Over-thinking (and under-achieving) seems to have been endemic this Paris men's fashion week, so it was something of a relief to see that Sir Paul had stuck to his usual formula (of good British tailoring with his trademark 'eccentric' twists) that works well.

8) Dries van Noten

If there's just one big thing to take away from the FW09 shows, both Milan and Paris, it seems to be a return towards more traditional tailoring. It was hard to tell if Dries' exaggerated silhouettes were meant to be futuristic or nostalgic (80s? 50s?), but it seems that for several big designers the return of the power-shoulder is one of their ways of interpreting the current global condition.

9) Number (N)ine

Cut through the waffle about the collection having been inspired by a hotel room in Alaska, and you'll find another strong collection from Takahiro Miyashita, which feels as subversive as ever with its scarecrow silhouettes, but is backed up by some great details and skilful design. The runway presentation was dramatic, with the initial ornate outfits suddenly followed by 28 much more austere beige-and-black and then white-and-black outfits, although you can tell that even with the runway styling stripped away this collection will yield lots of great wearable pieces.

10) Dior Homme

Perhaps we're sometimes a little harsh about Kris van Assche at Dior Homme. There was nothing overtly offensive about this collection (save the dreaded harem/Hammer pants, of which KVA seems inexplicably fond), it just felt very commercial and rather dull. The former problem could be because LVMH likes to keep Dior Homme, a commercially lucrative line, fairly plain and accessible, but it seems Kris van Assche just never had the personality to fill Hedi Slimane's boots while carving out a fresh identity for the brand, although a certain Gareth Pugh certainly does..

11) Givenchy

It was a shame that flash of bright pink, that flicker of excitement, from Riccardo Tisci's SS09 Givenchy men's collection had been fully extinguished this time round. The overall mood was dark and sombre, which we have no problem with, and although you could see Tisci trying out some fairly innovative things, there was not much interest overall, and as Tim Blanks, at, put it: "But one was also disconcerted by a sense that it would be interesting to probe Tisci's mind, to learn if or where the men he imagines in his clothes actually exist."

12) Mihara Yasuhiro

Mihara Yasuhiro's collections have been sort of quietly simmering away for the past few seasons (at least it seems like that to us, because it's a brand we hear nothing about here and stockists in London are, as far as we know, nil), but we think there's definitely something more going on, and it would be nice if his understated, quirky elegance had more exposure here.

13) Junya Watanabe

Watanabe produced a successful collection by toying around with hunting and outdoor clothes, de-constructing and re-constructing them, and adding strong injections of colour. The design looked skilful, and the pieces well made, and even though the collection had few of the visual hallmarks of collections we generally tend towards, overall we liked it.
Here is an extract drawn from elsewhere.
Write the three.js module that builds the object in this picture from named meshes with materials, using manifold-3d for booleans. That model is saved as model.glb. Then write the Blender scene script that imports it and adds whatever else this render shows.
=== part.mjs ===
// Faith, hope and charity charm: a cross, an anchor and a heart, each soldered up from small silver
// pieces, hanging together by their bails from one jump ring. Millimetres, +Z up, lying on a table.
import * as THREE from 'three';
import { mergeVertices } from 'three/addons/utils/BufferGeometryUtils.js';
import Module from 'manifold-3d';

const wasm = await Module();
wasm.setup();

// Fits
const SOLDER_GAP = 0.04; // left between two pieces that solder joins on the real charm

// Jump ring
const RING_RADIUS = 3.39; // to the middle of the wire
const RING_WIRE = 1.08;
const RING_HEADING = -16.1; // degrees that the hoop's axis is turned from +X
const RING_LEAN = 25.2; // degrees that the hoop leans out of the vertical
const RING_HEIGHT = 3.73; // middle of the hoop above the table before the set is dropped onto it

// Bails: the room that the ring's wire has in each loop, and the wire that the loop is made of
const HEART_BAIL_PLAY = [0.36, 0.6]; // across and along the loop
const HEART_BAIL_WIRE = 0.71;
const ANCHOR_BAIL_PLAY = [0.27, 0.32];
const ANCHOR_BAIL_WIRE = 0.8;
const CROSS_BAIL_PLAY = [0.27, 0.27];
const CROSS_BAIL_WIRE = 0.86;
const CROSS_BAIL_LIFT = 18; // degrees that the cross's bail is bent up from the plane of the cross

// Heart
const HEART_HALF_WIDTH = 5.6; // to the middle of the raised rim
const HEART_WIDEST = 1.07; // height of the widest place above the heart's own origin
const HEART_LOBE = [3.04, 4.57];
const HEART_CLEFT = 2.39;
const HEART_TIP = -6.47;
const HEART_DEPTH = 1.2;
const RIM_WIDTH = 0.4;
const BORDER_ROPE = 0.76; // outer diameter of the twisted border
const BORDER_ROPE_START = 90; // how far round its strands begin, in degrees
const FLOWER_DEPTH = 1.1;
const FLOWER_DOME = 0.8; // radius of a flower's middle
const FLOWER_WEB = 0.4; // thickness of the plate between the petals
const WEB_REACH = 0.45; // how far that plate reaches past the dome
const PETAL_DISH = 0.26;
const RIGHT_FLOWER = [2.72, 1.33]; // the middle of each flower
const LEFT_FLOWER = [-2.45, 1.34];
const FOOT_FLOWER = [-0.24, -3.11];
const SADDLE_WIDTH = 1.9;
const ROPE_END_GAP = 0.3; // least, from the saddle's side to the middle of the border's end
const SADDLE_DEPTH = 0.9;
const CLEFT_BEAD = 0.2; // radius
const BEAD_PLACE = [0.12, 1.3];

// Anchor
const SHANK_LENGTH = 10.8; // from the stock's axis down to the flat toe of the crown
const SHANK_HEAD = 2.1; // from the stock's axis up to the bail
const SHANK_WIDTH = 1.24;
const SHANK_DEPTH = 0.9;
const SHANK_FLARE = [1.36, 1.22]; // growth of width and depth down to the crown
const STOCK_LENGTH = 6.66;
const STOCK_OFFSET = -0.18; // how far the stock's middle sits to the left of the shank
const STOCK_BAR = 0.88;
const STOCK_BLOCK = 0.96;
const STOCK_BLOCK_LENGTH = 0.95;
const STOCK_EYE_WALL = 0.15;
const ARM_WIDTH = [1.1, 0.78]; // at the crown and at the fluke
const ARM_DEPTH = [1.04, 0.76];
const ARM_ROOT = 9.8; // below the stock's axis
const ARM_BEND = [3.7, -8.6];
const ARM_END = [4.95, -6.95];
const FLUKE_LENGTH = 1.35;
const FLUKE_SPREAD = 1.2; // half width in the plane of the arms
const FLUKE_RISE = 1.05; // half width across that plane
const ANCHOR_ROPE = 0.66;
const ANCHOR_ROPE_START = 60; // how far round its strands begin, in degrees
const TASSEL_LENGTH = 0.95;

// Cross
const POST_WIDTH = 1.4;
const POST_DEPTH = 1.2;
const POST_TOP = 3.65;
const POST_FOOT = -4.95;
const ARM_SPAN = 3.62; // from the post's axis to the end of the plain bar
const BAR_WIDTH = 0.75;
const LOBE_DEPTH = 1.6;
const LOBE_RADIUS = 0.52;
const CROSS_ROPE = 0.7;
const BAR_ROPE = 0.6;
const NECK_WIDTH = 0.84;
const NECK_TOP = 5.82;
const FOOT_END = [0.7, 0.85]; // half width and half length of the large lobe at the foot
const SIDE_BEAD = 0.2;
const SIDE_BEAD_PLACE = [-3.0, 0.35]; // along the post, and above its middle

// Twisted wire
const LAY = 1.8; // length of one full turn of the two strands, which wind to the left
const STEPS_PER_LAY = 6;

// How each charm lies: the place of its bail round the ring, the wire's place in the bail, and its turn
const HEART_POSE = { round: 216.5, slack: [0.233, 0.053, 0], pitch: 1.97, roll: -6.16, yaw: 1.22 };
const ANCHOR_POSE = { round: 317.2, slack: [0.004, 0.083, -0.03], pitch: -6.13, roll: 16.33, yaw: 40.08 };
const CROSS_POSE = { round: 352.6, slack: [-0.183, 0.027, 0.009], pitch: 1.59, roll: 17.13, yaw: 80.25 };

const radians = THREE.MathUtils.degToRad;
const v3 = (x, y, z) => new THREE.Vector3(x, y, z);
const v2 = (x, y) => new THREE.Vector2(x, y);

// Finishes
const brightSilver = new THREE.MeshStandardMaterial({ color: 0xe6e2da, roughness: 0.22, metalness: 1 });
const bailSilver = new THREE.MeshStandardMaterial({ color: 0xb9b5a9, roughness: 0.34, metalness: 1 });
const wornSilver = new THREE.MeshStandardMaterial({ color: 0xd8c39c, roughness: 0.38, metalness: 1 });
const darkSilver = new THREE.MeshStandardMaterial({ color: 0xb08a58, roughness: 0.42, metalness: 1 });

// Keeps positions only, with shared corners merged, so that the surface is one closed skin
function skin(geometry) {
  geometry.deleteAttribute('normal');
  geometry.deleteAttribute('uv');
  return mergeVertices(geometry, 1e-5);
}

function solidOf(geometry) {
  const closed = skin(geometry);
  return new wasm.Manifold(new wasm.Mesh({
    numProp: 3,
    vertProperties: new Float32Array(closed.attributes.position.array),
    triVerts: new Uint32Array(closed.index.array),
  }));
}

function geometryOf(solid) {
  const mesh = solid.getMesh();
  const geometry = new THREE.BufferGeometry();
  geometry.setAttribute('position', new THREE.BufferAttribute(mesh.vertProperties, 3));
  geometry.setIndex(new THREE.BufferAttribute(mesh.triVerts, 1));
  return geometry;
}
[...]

See all designers and full reports at
All runway images are from


  1. The Number (N)ine collection was one of my absolute favorites from the Paris shows this year, but I was reminded how out of sync my taste is with, at the least, mainstream America, when on three blogs today I've seen that collection mercilessly ridiculed. I liked Yasuhiro's a lot too. I'm glad to see those highlighted here.

  2. very good stuff going on here ( the collections and your constant catwalk updates).
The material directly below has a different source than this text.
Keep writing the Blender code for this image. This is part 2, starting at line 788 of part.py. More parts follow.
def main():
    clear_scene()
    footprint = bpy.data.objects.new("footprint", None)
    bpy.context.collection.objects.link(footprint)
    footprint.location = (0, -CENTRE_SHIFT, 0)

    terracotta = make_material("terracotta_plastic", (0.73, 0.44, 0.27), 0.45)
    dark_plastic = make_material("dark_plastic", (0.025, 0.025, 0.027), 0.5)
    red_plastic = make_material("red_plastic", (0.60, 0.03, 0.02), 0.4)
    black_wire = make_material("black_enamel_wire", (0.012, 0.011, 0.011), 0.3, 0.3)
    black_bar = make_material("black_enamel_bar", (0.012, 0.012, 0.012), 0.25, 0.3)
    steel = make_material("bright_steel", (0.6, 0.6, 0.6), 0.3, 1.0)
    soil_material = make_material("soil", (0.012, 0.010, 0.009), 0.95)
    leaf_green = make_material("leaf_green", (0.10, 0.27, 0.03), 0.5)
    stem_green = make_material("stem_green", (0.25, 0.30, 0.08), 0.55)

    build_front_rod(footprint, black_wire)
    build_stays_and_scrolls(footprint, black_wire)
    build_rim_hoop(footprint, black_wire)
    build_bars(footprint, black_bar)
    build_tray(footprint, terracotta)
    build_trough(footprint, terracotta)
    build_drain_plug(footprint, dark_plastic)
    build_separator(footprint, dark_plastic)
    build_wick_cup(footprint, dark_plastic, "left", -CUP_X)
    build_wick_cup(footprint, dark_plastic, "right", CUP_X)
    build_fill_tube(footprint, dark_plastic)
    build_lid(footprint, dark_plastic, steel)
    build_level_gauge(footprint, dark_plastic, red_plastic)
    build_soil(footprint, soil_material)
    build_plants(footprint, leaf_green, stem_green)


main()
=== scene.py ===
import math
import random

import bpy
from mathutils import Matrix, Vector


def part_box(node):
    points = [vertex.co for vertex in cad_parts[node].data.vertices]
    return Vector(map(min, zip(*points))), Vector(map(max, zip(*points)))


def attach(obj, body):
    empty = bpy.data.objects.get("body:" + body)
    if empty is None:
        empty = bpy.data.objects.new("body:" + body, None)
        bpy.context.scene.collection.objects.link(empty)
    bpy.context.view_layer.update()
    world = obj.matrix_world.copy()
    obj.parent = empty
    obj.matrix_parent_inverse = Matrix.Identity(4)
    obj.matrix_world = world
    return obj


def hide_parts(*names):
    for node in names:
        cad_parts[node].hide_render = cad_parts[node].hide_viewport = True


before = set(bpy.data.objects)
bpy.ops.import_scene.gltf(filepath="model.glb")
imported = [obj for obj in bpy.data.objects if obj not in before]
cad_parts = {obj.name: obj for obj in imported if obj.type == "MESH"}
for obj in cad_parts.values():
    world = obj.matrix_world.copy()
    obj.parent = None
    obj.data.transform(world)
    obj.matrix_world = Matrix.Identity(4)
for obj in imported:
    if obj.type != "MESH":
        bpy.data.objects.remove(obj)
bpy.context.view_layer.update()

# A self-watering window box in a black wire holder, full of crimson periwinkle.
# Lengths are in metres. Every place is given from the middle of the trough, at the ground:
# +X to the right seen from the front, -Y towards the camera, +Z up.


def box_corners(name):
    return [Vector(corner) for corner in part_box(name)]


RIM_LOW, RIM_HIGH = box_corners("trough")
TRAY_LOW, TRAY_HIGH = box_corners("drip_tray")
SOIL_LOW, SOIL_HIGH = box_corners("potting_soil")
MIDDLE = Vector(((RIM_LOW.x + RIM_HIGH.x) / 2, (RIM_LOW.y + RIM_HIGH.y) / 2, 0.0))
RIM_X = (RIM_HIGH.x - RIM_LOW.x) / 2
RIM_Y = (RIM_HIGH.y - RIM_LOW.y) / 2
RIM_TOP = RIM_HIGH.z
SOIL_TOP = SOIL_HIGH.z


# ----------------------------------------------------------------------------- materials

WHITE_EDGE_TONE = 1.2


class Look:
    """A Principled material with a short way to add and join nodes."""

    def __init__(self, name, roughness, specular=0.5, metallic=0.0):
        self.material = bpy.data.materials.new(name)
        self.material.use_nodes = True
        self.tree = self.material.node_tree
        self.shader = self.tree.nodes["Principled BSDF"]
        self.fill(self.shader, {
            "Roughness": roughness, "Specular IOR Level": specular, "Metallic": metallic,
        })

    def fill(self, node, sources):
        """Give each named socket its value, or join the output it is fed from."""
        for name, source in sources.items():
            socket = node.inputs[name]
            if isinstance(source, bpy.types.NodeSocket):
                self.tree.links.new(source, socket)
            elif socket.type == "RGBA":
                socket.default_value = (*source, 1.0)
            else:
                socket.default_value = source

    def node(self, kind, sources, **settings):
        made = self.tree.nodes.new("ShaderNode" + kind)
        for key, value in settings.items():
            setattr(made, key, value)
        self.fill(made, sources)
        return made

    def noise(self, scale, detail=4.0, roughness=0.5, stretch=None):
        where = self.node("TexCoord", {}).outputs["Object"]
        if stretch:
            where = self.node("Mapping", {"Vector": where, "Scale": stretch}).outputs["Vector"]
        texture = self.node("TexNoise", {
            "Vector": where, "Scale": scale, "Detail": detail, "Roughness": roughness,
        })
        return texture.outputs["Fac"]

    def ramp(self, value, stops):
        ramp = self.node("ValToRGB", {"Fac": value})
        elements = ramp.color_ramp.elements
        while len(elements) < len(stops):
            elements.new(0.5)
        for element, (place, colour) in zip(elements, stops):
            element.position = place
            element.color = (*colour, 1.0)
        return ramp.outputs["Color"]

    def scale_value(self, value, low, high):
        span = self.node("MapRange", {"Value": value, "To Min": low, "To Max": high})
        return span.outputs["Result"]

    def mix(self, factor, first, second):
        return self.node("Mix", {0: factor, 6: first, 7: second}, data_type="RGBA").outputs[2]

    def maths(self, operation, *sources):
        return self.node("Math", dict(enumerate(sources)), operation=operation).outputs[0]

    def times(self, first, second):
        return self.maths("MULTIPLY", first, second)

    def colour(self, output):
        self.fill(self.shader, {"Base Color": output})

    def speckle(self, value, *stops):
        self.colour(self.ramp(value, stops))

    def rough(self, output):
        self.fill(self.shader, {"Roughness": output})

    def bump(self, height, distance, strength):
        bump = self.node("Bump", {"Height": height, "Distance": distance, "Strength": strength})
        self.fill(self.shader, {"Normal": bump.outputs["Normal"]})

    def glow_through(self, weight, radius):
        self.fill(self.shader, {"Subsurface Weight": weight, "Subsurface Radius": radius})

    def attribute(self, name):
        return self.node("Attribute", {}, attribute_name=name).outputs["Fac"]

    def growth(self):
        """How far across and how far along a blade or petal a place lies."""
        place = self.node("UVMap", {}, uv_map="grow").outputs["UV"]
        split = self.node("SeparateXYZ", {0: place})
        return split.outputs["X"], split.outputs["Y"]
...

    some tasty collections and i can only hope these pugh rumours become reality.

    love the pugh collection, especially the shoes, i know footwear gets overlooked sometimes, and also the dior boots too. i very much liked the paul smith collection, it had a different feel to it than the last few, the trend for larger silhouettes is certainly becoming as popular as ever now. liked the coat fastening detail in PS's range too.

    i did like the flow of the lanvin collection, works very well together and i can see that on the fashion savvy men around europe.

    also im very impressed with Mihara Yasuhiro's collection, i'm not at all familiar with his work so i'm going to check it out right now.